Satan: His Psychotherapy and Cure by the Unfortunate Dr. Kassler, J.S.P.S.
- Author: Jeremy Leven
- Language: English
- Genre: Dark comedy, absurdist fiction
- Publisher: Alfred A. Knopf
- Publication date: May 25, 1982
- Publication place: United States
- Media type: Print
- Pages: 478
- ISBN: 0-394-52370-9

= Satan, His Psychotherapy and Cure by the Unfortunate Dr. Kassler, J.S.P.S. =

1982 novel by Jeremy Leven

Satan: His Psychotherapy and Cure by the Unfortunate Dr. Kassler, J.S.P.S. (ISBN 978-0595145065) is a 496-page novel written in 1982 by Jeremy Leven. The book focuses around the central character, Dr. Kassler, a somewhat disheveled psychiatrist with many personal problems. Kassler is commissioned by the Dark Prince himself to administer psychotherapy. Satan is convinced that being the opponent of God is hard work and that he really just needs someone to listen to his tragic story. In return, he offers Kassler the answer every human seeks: what happens to us after death?

==Plot==
The book opens with Sy Kassler (not yet Dr. Sy Kassler) traveling to Italy to visit his father. The first few scenes of the book reveal the exposition that eventually leads to Sy's downfall: Sy convinces a young, busty, Italian-speaking maiden into his hotel room. When he awakes, he realizes that she has taken his money from his wallet and given him the lifelong gift of an STI. After this, Sy meets up with his father in a local art museum. While in his father's presence, Sy cannot help but feel as though he is a mere screw-up. With psychology and paternal guidance as his tools at hand, Sy's father is finally able to shoo away his son.

Once outside the art museum, Kassler Senior tells his son how he feels regarding their relationship. He then proceeds to die.

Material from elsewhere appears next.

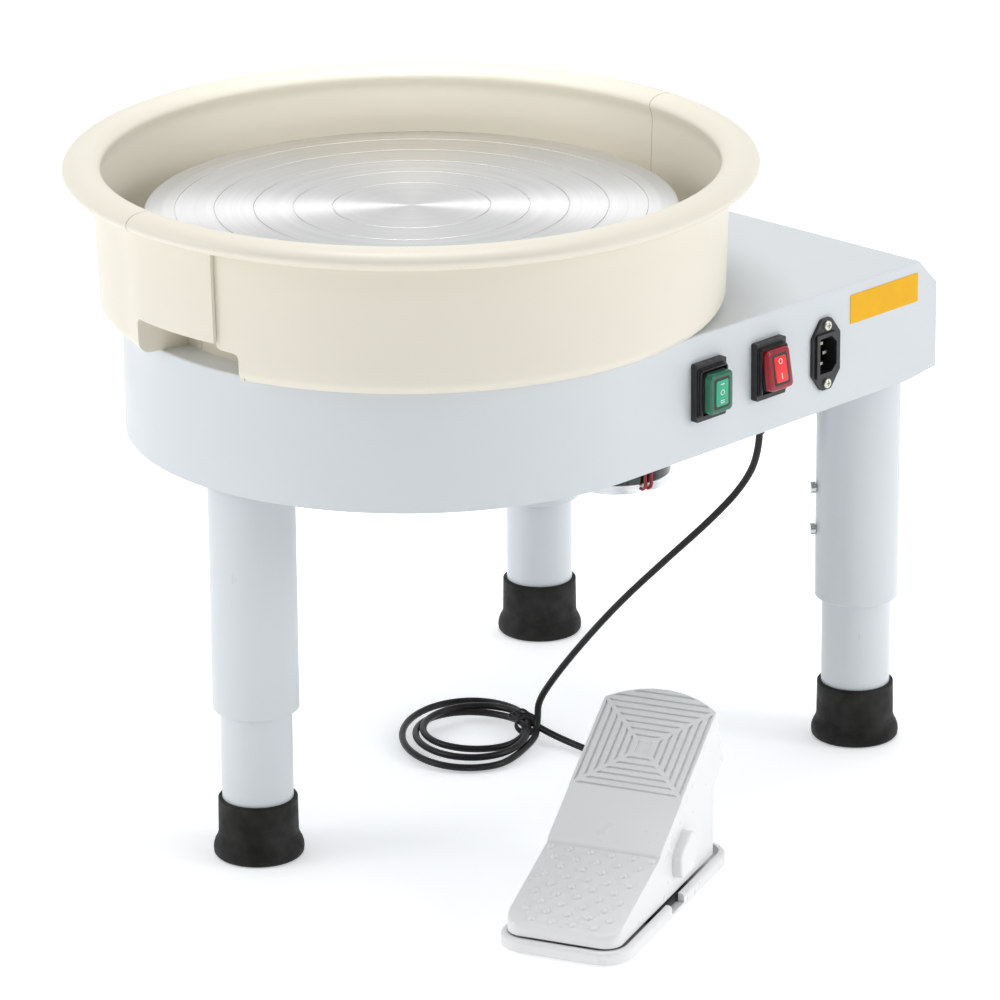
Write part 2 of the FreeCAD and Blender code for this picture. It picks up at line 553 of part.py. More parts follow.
oval_face = doc.addObject("Part::Face", "rim_section")
oval_face.Sources = [oval]
bead = doc.addObject("Part::Revolution", "rim_bead")
bead.Source, bead.Axis, bead.Base, bead.Angle, bead.Solid = oval_face, Vector(0, 0, 1), Vector(0, 0,
                                                                                               0), 360, True


def sector(inner, outer, low, high, start, angle):
    """Part of a ring, between two angles counted from the seam at its start."""
    (in_low, in_high), (out_low, out_high) = inner, outer
    return lathe([(in_low, low), (out_low, low), (out_high, high), (in_high, high)], angle, start)


WALL_SLOPE = "(wall_high_radius - wall_low_radius) / (rim_mid - shell_top)"
seams = ("seam_turn", "seam_turn + 180")
liners = [sector(("liner_radius",) * 2, ("wall_low_radius - 1",) * 2, f"{BASIN_LOW} + 1",
                 "notch_top + wall_thick",
                 f"{seam} + notch_from - 0.9", "notch_to - notch_from + 1.8") for seam in seams]
notches = [sector(("liner_radius + wall_thick",) * 2, ("rim_radius",) * 2, f"{BASIN_LOW} - 5", "notch_top",
                  f"{seam} + notch_from", "notch_to - notch_from") for seam in seams]
whole_basin = cut(fuse(ring_body, bead, *liners), *notches)
doc.recompute()
for name, turn in (("far_basin_half", "seam_turn"), ("near_basin_half", "seam_turn + 180")):
    side = block(("-300", "300"), ("seam_gap / 2", "300"), ("300", "480"), turn)
    end = f"{turn} + 180"
    tongue = sector((f"wall_low_radius + {WALL_SLOPE} * (tongue_low - shell_top) + 0.35",
                     f"wall_low_radius + {WALL_SLOPE} * (tongue_high - shell_top) + 0.35"),
                    (f"wall_low_radius + {WALL_SLOPE} * (tongue_low - shell_top) + 0.35 + tongue_thick",
                     f"wall_low_radius + {WALL_SLOPE} * (tongue_high - shell_top) + 0.35 + tongue_thick"),
                    "tongue_low", "tongue_high - 2.6", f"{end} - 0.05", "tongue_turn")
    root = sector(("wall_low_radius - 1",) * 2,
                  (f"wall_low_radius + {WALL_SLOPE} * (tongue_low - shell_top) + 0.35 + tongue_thick",
                   f"wall_low_radius + {WALL_SLOPE} * (tongue_high - shell_top) + 0.35 + tongue_thick"),
                  "tongue_low", "tongue_high - 2.6", f"{end} - tongue_root", "tongue_root - seam_gap / 10")
    node(name, fuse(common(whole_basin, side), root, tongue))

# ---- Switches, power inlet and label on the side panel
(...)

His father's sudden and unexpected death forces Sy to undergo a mental breakdown, followed by a self-analysis on his existence. This ultimately leads Sy to his last resort and a seeming epiphany of all sorts, considering the harsh circumstances of the situation: medical school. Sy decides to go back to school and obtain his degree in psychotherapy.

After a considerable amount of time, and while suffering incredible personal difficulties involving his wife and children — including a trial judging his fitness for custody — Kassler assumes a job at a mental hospital. There, Kassler counsels Satan, who really just wants to tell his story to the good doctor. Satan longs for everlasting empathy and is therefore convinced that if he can just get someone to listen to his story, humankind will understand his perspective. In return, Satan promises to answer the question of life after death.

The rest of the novel follows the characters and how they are each changed through their newfound relationship with Satan. The resolution concentrates on Dr. Kassler's slow descent into insanity and, later, Hell on Earth.

==Reception==
Ann Gallagher called the book "a brilliant synthesis of irreverent views of religion, psychotherapy, and more ordinary human pitfalls... refreshingly original!" In The New York Times, Peter Andrews praised the novel's fast pacing but noted an imbalance between the twin plots of Kassler and Satan. The review in Kirkus drew parallels with Samuel Shem's The House of God and David Shobin's The Unborn. Jeff Clark in the Library Journal panned the book, saying that its "casual dopey appeal" did not live up to the promise of Leven's first novel Creator.

Together with screenwriter Erik Jendresen, Leven adapted the novel for the film Crazy as Hell, released in 2002.